If one matches this description against any of number of passages from American Sniper, such as one in which Chris Kyle reports spending off-duty time in Iraq “watching porn, playing video games, and lifting weights,” we have the beginnings of a pretty good social analysis of an older and newer style of special operations culture. Jason, twixt the two eras, affects the tattooed, bearded, and iron-pumping mode of the modern-man-of-special-operations-war, while retaining a few traits of the gentleman-warrior, such as packing Seven Pillars of Wisdom in his rucksack when he heads off to fight, that are characteristic of David’s generation. We might usefully also compare David and Jason to men such as Blackwater founder and war profiteer Erik Prince—an ex-Navy SEAL who seems very much a man of our modern times, though one whose ties to the first wave of sea-air-land operatives who came-of-age in the Kennedy administration seem more superficial than profound.

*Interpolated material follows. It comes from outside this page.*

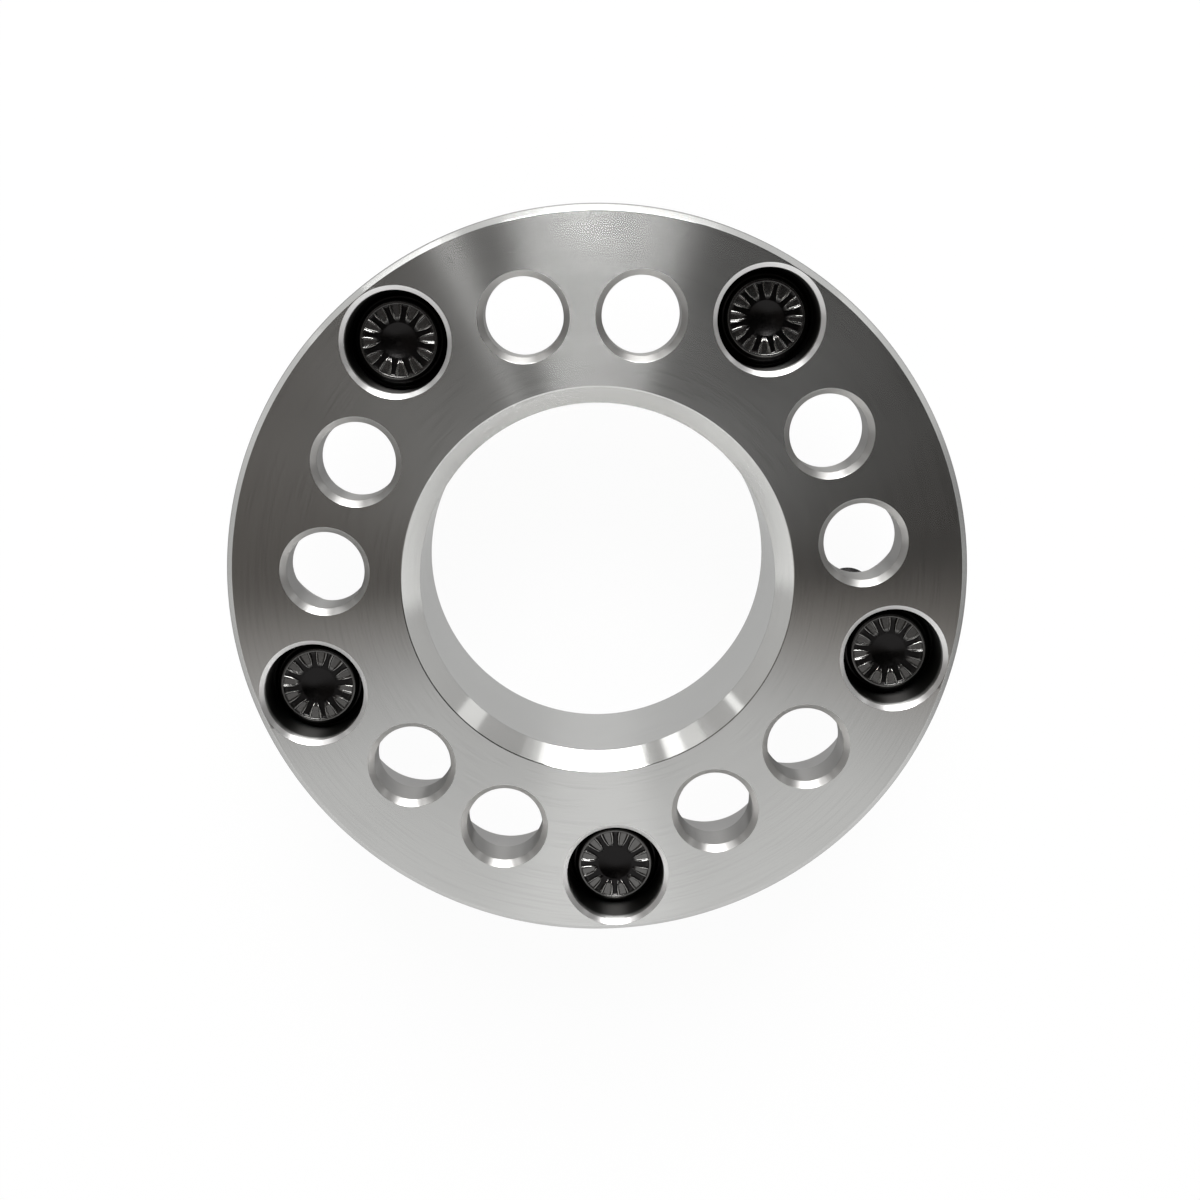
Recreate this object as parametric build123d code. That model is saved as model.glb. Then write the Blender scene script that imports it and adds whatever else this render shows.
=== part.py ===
"""Bolt-on wheel spacer: a turned aluminium disc with five press-in wheel studs.

Millimetres, +Z up. The origin is the centre of the wheel-side face, on the bore's axis.
The hub face looks up, and the studs stand out downwards. The first pair of hub holes is at +Y.
"""

import os
from math import cos, pi, radians, sin, tan

from build123d import *

# Disc
outer_diameter = 152.4
body_thickness = 31.75
rim_chamfer = 1.3
bore_diameter = 73.5
bore_chamfer = 3.6
edge_break = 0.4

# Holes for the hub's own studs, in pairs: one hole of each pair on each of two bolt circles
station_count = 5
wide_circle_diameter = 112.0
wide_circle_turn = 11.9
narrow_circle_diameter = 110.0
narrow_circle_turn = 12.6
hub_hole_diameter = 16.0
hub_hole_chamfer = 1.2
hub_hole_depth = 9.5
nut_seat_width = 2.0
nut_seat_angle = 60.0
nut_pocket_diameter = 27.0

# Wheel studs and the pockets that hold their heads
stud_circle_diameter = 127.0
thread_diameter = 12.7
thread_pitch = 1.27
thread_depth = 0.78
thread_stop = 2.5
stud_projection = 36.0
tip_chamfer = 1.6
spline_rise = 1.45
spline_depth = 0.5
spline_length = 14.0
spline_teeth = 30
spline_lead = 0.8
spline_clearance = 0.02
head_diameter = 19.0
head_height = 5.0
head_recess = 6.5
head_side_clearance = 0.85
head_pocket_chamfer = 0.9

# The forged top of a stud head
flange_height = 2.6
flange_chamfer = 0.6
flange_ledge = 1.25
crown_round = 0.5
crown_rim_width = 0.4
relief_depth = 0.5
dish_diameter = 7.2
dish_depth = 0.5
rib_count = 12
rib_width = 1.5
head_turns = (0.0, 19.0, 11.0, 4.0, 24.0)

# Sizes that follow from those above
outer_radius = outer_diameter / 2
bore_radius = bore_diameter / 2
hub_hole_radius = hub_hole_diameter / 2
nut_seat_radius = hub_hole_radius + nut_seat_width
nut_pocket_radius = nut_pocket_diameter / 2
nut_seat_top = body_thickness - hub_hole_depth
nut_pocket_top = nut_seat_top - nut_seat_width / tan(radians(nut_seat_angle / 2))
thread_radius = thread_diameter / 2
thread_root_radius = thread_radius - thread_depth
tip_radius = thread_radius - tip_chamfer
thread_lowest = -stud_projection + 1.5 * thread_pitch
thread_highest = -thread_stop - thread_depth - thread_pitch / 2
spline_radius = thread_radius + spline_rise
stud_hole_radius = spline_radius + spline_clearance
head_radius = head_diameter / 2
head_pocket_radius = head_radius + head_side_clearance
head_top = body_thickness - head_recess
head_seat = head_top - head_height
spline_bottom = head_seat - spline_length
crown_radius = head_radius - flange_ledge
dish_radius = dish_diameter / 2
relief_radius = crown_radius - crown_round - crown_rim_width
relief_floor = head_top - relief_depth
station_step = 360 / station_count

# How far a cutting tool runs past the face that it cuts, and how far the thread's ridge sits in its core
overrun = 1.0
ridge_sink = 0.1


def turned(outline):
    """A solid of revolution about Z from an outline drawn as radius across and height up."""
    return revolve(Plane.XZ * make_face(outline), Axis.Z)


def turned_corners(points):
    """A solid of revolution about Z from (radius, height) corners."""
    return turned(Polyline(*points, close=True))


def place_on_circle(solid, circle_diameter, angle):
    """Move a solid from the bore's axis to a bolt circle, at an angle from +X."""
    x = circle_diameter / 2 * cos(radians(angle))
    y = circle_diameter / 2 * sin(radians(angle))
    return Pos(x, y, 0) * solid


def blank():
    """The turned disc: bore, rim chamfers, a wide chamfer at the hub end of the bore."""
    return turned_corners(
        [
            (bore_radius + edge_break, 0),
            (outer_radius - rim_chamfer, 0),
            (outer_radius, rim_chamfer),
            (outer_radius, body_thickness - rim_chamfer),
            (outer_radius - rim_chamfer, body_thickness),
            (bore_radius + bore_chamfer, body_thickness),
            (bore_radius, body_thickness - bore_chamfer),
            (bore_radius, edge_break),
        ]
    )


def hub_hole():
    """The tool for one hub-stud hole: nut pocket, conical nut seat, hole and mouth chamfer."""
    return turned_corners(
        [
            (0, -overrun),
            (nut_pocket_radius + edge_break + overrun, -overrun),
            (nut_pocket_radius, edge_break),
            (nut_pocket_radius, nut_pocket_top),
            (nut_seat_radius, nut_pocket_top),
            (hub_hole_radius, nut_seat_top),
            (hub_hole_radius, body_thickness - hub_hole_chamfer),
            (hub_hole_radius + hub_hole_chamfer + overrun, body_thickness + overrun),
            (0, body_thickness + overrun),
        ]
    )


def stud_seat():
    """The tool for one wheel stud: press hole from the wheel face, head pocket from the hub face."""
    return turned_corners(
        [
            (0, -overrun),
            (stud_hole_radius + edge_break + overrun, -overrun),
            (stud_hole_radius, edge_break),
            (stud_hole_radius, head_seat),
            (head_pocket_radius, head_seat),
            (head_pocket_radius, body_thickness - head_pocket_chamfer),
            (head_pocket_radius + head_pocket_chamfer + overrun, body_thickness + overrun),
            (0, body_thickness + overrun),
        ]
    )


def stations(first_angle):
    """The angle of each station round the disc."""
    return [first_angle + station_step * number for number in range(station_count)]


def spacer_body():
    """The disc with its hub holes and stud seats."""
    body = blank()
    for angle in stations(90 + wide_circle_turn):
        body -= place_on_circle(hub_hole(), wide_circle_diameter, angle)
    for angle in stations(90 - narrow_circle_turn):
        body -= place_on_circle(hub_hole(), narrow_circle_diameter, angle)
    for angle in stud_angles():
        body -= place_on_circle(stud_seat(), stud_circle_diameter, angle)
    return body


def stud_angles():
    """Each wheel stud stands half a step past a pair of hub holes."""
    return stations(90 + station_step / 2)


def spline():
    """The grooved neck: a cylinder cut to V grooves along its axis, with a short lead at the lower end."""
    points = []
    for number in range(spline_teeth):
        crest = 2 * pi * number / spline_teeth
        root = crest + pi / spline_teeth
        crest_radius = spline_radius + spline_depth
        root_radius = spline_radius - spline_depth
        points.append((crest_radius * cos(crest), crest_radius * sin(crest)))
        points.append((root_radius * cos(root), root_radius * sin(root)))
    section = make_face(Polyline(*points, close=True))
    grooves = extrude(Plane.XY.offset(spline_bottom) * section, spline_length)
    cylinder = turned_corners(
        [
            (0, spline_bottom),
            (spline_radius - spline_lead, spline_bottom),
            (spline_radius, spline_bottom + spline_lead),
            (spline_radius, head_seat),
            (0, head_seat),
        ]
    )
    return cylinder & grooves


def head():
    """The forged head: flange, crown with a raised rim, a sunk ring and a dished centre."""
    shoulder = (crown_radius, head_seat + flange_height)
    crown_side = Line(shoulder, (crown_radius, head_top - crown_round))
    crown_edge = RadiusArc(crown_side @ 1, (crown_radius - crown_round, head_top), -crown_round)
    rest = Polyline(
        crown_edge @ 1,
        (relief_radius, head_top),
        (relief_radius, relief_floor),
        (0, relief_floor),
        (0, head_seat),
        (head_radius, head_seat),
        (head_radius, head_seat + flange_height - flange_chamfer),
        (head_radius - flange_chamfer, head_seat + flange_height),
        shoulder,
    )
    forging = turned([crown_side, crown_edge, rest])
    dish_curve = (dish_radius**2 + dish_depth**2) / (2 * dish_depth)
    dish = Pos(0, 0, relief_floor - dish_depth + dish_curve) * Sphere(dish_curve)
    return forging - dish


def ribs():
    """Plain radial ribs on the crown's sunk ring, as high as its rim."""
    length = relief_radius - dish_radius
    overlap = crown_rim_width / 2
    bar = Box(length + overlap, rib_width, relief_depth, align=(Align.MIN, Align.CENTER, Align.MIN))
    first = Pos(dish_radius, 0, relief_floor) * bar
    return [Rot(0, 0, 360 / rib_count * number) * first for number in range(rib_count)]


def thread_ridge():
    """The thread's ridge: a V wound round the core, with an eighth of a pitch left flat at crest and root."""
    helix = Helix(thread_pitch, thread_highest - thread_lowest, thread_root_radius)
    across = Plane(origin=helix @ 0, x_dir=(1, 0, 0), z_dir=helix % 0)
    half_crest = thread_pitch / 16
    half_root = thread_pitch * 7 / 16
    section = make_face(
        Polyline(
            (-ridge_sink, -half_root),
            (thread_depth, -half_crest),
            (thread_depth, half_crest),
            (-ridge_sink, half_root),
            close=True,
        )
    )
    return Pos(0, 0, thread_lowest) * sweep(across * section, path=helix, is_frenet=True)


def shank():
    """The stud below its splines: chamfered tip, the thread's core and ridge, and a plain neck."""
    core = turned_corners(
        [
            (0, -stud_projection),
            (tip_radius, -stud_projection),
            (thread_root_radius, -stud_projection + thread_root_radius - tip_radius),
            (thread_root_radius, -thread_stop - thread_depth),
            (thread_radius, -thread_stop),
            (thread_radius, spline_bottom),
            (0, spline_bottom),
        ]
    )
    return core + thread_ridge()


def wheel_stud():
    """One stud on the bore's axis."""
    stud = shank() + spline() + head()
    for rib in ribs():
        stud += rib
    return stud


def main():
    os.makedirs("parts", exist_ok=True)
    export_step(spacer_body(), "parts/spacer_body.step")
    stud = wheel_stud()
    for number, angle in enumerate(stud_angles()):
        turn = head_turns[number % len(head_turns)]
        placed = place_on_circle(Rot(0, 0, turn) * stud, stud_circle_diameter, angle)
        export_step(placed, f"parts/wheel_stud_{number + 1}.step")


main()
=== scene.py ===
"""Bolt-on wheel spacer, dressed for a studio photograph: a turned aluminium disc with five black wheel studs.

Metres, +Z up, hub face up. Sizes are written in millimetres and follow the part's own.
"""
import math

import bmesh
import bpy
from mathutils import Euler, Matrix, Vector


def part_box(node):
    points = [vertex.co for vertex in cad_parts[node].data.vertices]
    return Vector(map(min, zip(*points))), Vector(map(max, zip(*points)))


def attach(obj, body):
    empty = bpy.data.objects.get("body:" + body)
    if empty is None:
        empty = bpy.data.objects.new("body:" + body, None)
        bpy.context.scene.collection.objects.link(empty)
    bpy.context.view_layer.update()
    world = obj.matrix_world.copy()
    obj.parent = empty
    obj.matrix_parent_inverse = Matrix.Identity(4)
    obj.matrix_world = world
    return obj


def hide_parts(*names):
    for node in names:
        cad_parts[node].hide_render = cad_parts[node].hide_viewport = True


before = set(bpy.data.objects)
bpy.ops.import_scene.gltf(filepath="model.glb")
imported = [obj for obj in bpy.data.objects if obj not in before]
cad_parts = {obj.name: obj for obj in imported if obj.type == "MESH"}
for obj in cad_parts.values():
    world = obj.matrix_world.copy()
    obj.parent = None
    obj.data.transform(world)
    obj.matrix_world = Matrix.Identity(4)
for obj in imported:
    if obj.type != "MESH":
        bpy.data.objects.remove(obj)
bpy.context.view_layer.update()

MM = 0.001

# Disc, in millimetres
disc_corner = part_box("spacer_body")[1]
outer_radius = disc_corner[0] / MM
thickness = disc_corner[2] / MM
rim_chamfer = 1.3
bore_radius = 36.75
bore_chamfer = 3.6
edge_break = 0.4

# Hub holes: a pair at each of five stations, one on each bolt circle
stations = 5
first_station = 90
wide_circle_radius = 56.0
wide_circle_turn = 11.9
wide_first_angle = first_station + wide_circle_turn
narrow_circle_radius = 55.0
narrow_circle_turn = 12.6
narrow_first_angle = first_station - narrow_circle_turn
hub_hole_radius = 8.0
hub_hole_chamfer = 1.2
hub_hole_chamfer_depth = 1.4
hub_hole_depth = 9.5
nut_seat_width = 2.0
nut_seat_angle = 60.0
nut_pocket_radius = 13.5
nut_seat_top = thickness - hub_hole_depth
nut_pocket_top = nut_seat_top - nut_seat_width / math.tan(math.radians(nut_seat_angle / 2))

# Wheel studs and their seats
stud_circle_radius = 63.5
stud_first_angle = first_station + 180 / stations
head_radius = 9.5
head_height = 5.0
head_recess = 6.5
head_side_clearance = 0.85
head_pocket_radius = head_radius + head_side_clearance
head_pocket_chamfer = 0.9
head_pocket_chamfer_depth = 0.8
head_top = thickness - head_recess
head_seat = head_top - head_height
stud_projection = 36.0
spline_radius = 7.8
spline_teeth = 30
spline_length = 14.0
spline_lead = 0.8
spline_clearance = 0.02
spline_bottom = head_seat - spline_length
stud_hole_radius = spline_radius + spline_clearance

# A groove of the splines: its depth, and the mouth, width and ends of the bar that cuts it
groove_depth = 0.45
groove_mouth = 0.15
groove_share = 0.85
groove_run_below = 0.4
groove_gap_above = 0.01

# The rolled thread and how it meets the neck; crest and root are shares of half a pitch
thread_radius = 6.35
thread_pitch = 1.27
thread_depth = 0.78
thread_stop = -2.5
crest_share = 0.25
root_share = 0.875
tip_chamfer = 1.6
neck_overlap = 0.3
neck_step = 0.02
thread_rows = 8
thread_steps = 64

# The forged top of a stud's head
flange_height = 2.6
flange_chamfer = 0.6
flange_ledge = 1.25
crown_radius = head_radius - flange_ledge
crown_round = 0.5
crown_rim_width = 0.4
relief_radius = crown_radius - crown_round - crown_rim_width
relief_depth = 0.5
relief_floor = head_top - relief_depth
relief_slope_run = 0.2
relief_slope_rise = 0.1
dish_radius = 3.6
dish_depth = 0.5
head_turns = (0.0, 19.0, 11.0, 4.0, 24.0)

# A rib on the head: sizes in millimetres, then shares of its length, of its half width and of its height
rib_count = 12
rib_overlap = 0.2
rib_length = relief_radius - dish_radius + rib_overlap
rib_width = 2.9
rib_rise = 0.02
rib_height = relief_depth + rib_rise
rib_foot = 0.03
rib_root = 0.3
rib_point = 0.35
rib_flare = 1.04
rib_flank = 0.3
rib_hollow_reach = 0.62
rib_hollow_slope = 0.22
rib_hollow = 0.5
rib_turn_spread = 6
rib_size_spread = 0.22
rib_seed = 5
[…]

I suppose there must be somewhere between 500 and 5,000 men like David in real life. Too old to be on the front lines, but still in the game at some rarified level of governance, industry, and social connection. As eager to get their war on as anybody else, how do they remain relevant? At what level do they still influence the things that matter? Are they vestiges of an aristocratic older style, unaccounted for contemporary power-brokers, or models for what may come as the dark-side operators of Iraq and Afghanistan themselves grow too old for ground combat and find new modes of serving the nation militaristically and fresh outlets for their thrill-seeking spirits? Eleven Days has piqued my interest in warrior greybeards such as David as much as it has in young operator-bucks like Jason and proud-but-worried moms such as Sara. That’s probably a reflection on my own long-in-the-tooth, white male, now-firmly-on-the-outside-looking-in subject position, but so it is. I invite you to read Eleven Days and consider for yourself.
Lea Carpenter, Eleven Days. Vintage, 2013.